WORK TO DO: Copy each line of the listing below exactly.

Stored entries
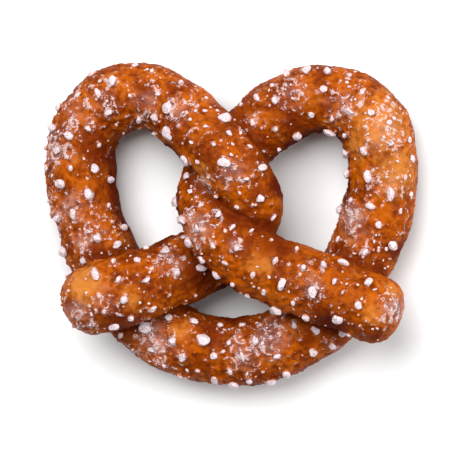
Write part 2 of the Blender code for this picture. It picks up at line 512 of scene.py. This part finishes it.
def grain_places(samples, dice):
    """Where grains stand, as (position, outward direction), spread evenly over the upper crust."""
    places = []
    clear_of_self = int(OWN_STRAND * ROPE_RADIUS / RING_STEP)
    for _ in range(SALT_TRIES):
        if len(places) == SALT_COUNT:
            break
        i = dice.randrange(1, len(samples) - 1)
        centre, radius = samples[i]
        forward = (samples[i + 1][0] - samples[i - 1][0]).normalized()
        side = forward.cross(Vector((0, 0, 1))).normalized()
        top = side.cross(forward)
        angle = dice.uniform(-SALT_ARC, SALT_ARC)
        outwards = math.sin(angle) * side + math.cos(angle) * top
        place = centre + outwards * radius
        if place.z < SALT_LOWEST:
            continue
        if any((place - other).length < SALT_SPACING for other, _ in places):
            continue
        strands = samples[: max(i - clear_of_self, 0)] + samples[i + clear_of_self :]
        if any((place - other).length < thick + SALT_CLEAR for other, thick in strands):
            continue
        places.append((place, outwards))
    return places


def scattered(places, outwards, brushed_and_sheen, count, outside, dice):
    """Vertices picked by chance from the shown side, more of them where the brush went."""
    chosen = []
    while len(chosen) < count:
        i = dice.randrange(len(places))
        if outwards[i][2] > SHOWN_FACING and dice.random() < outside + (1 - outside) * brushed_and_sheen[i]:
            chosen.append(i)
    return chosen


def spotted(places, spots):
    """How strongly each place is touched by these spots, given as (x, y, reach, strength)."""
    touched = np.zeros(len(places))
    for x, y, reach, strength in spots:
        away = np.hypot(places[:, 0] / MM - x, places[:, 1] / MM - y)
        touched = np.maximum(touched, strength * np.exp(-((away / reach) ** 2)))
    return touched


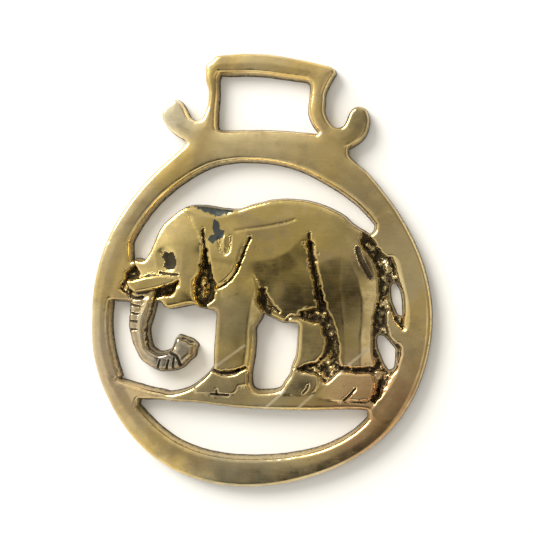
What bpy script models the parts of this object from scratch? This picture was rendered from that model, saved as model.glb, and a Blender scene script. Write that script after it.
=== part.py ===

OUTPUT OF THE EXERCISE:
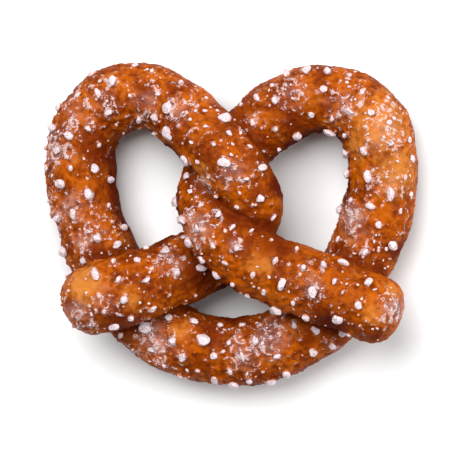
Write part 2 of the Blender code for this picture. It picks up at line 512 of scene.py. This part finishes it.
def grain_places(samples, dice):
    """Where grains stand, as (position, outward direction), spread evenly over the upper crust."""
    places = []
    clear_of_self = int(OWN_STRAND * ROPE_RADIUS / RING_STEP)
    for _ in range(SALT_TRIES):
        if len(places) == SALT_COUNT:
            break
        i = dice.randrange(1, len(samples) - 1)
        centre, radius = samples[i]
        forward = (samples[i + 1][0] - samples[i - 1][0]).normalized()
        side = forward.cross(Vector((0, 0, 1))).normalized()
        top = side.cross(forward)
        angle = dice.uniform(-SALT_ARC, SALT_ARC)
        outwards = math.sin(angle) * side + math.cos(angle) * top
        place = centre + outwards * radius
        if place.z < SALT_LOWEST:
            continue
        if any((place - other).length < SALT_SPACING for other, _ in places):
            continue
        strands = samples[: max(i - clear_of_self, 0)] + samples[i + clear_of_self :]
        if any((place - other).length < thick + SALT_CLEAR for other, thick in strands):
            continue
        places.append((place, outwards))
    return places


def scattered(places, outwards, brushed_and_sheen, count, outside, dice):
    """Vertices picked by chance from the shown side, more of them where the brush went."""
    chosen = []
    while len(chosen) < count:
        i = dice.randrange(len(places))
        if outwards[i][2] > SHOWN_FACING and dice.random() < outside + (1 - outside) * brushed_and_sheen[i]:
            chosen.append(i)
    return chosen


def spotted(places, spots):
    """How strongly each place is touched by these spots, given as (x, y, reach, strength)."""
    touched = np.zeros(len(places))
    for x, y, reach, strength in spots:
        away = np.hypot(places[:, 0] / MM - x, places[:, 1] / MM - y)
        touched = np.maximum(touched, strength * np.exp(-((away / reach) ** 2)))
    return touched


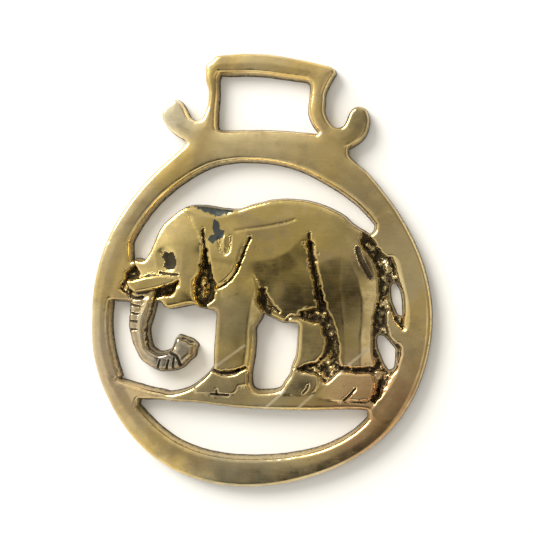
What bpy script models the parts of this object from scratch? This picture was rendered from that model, saved as model.glb, and a Blender scene script. Write that script after it.
=== part.py ===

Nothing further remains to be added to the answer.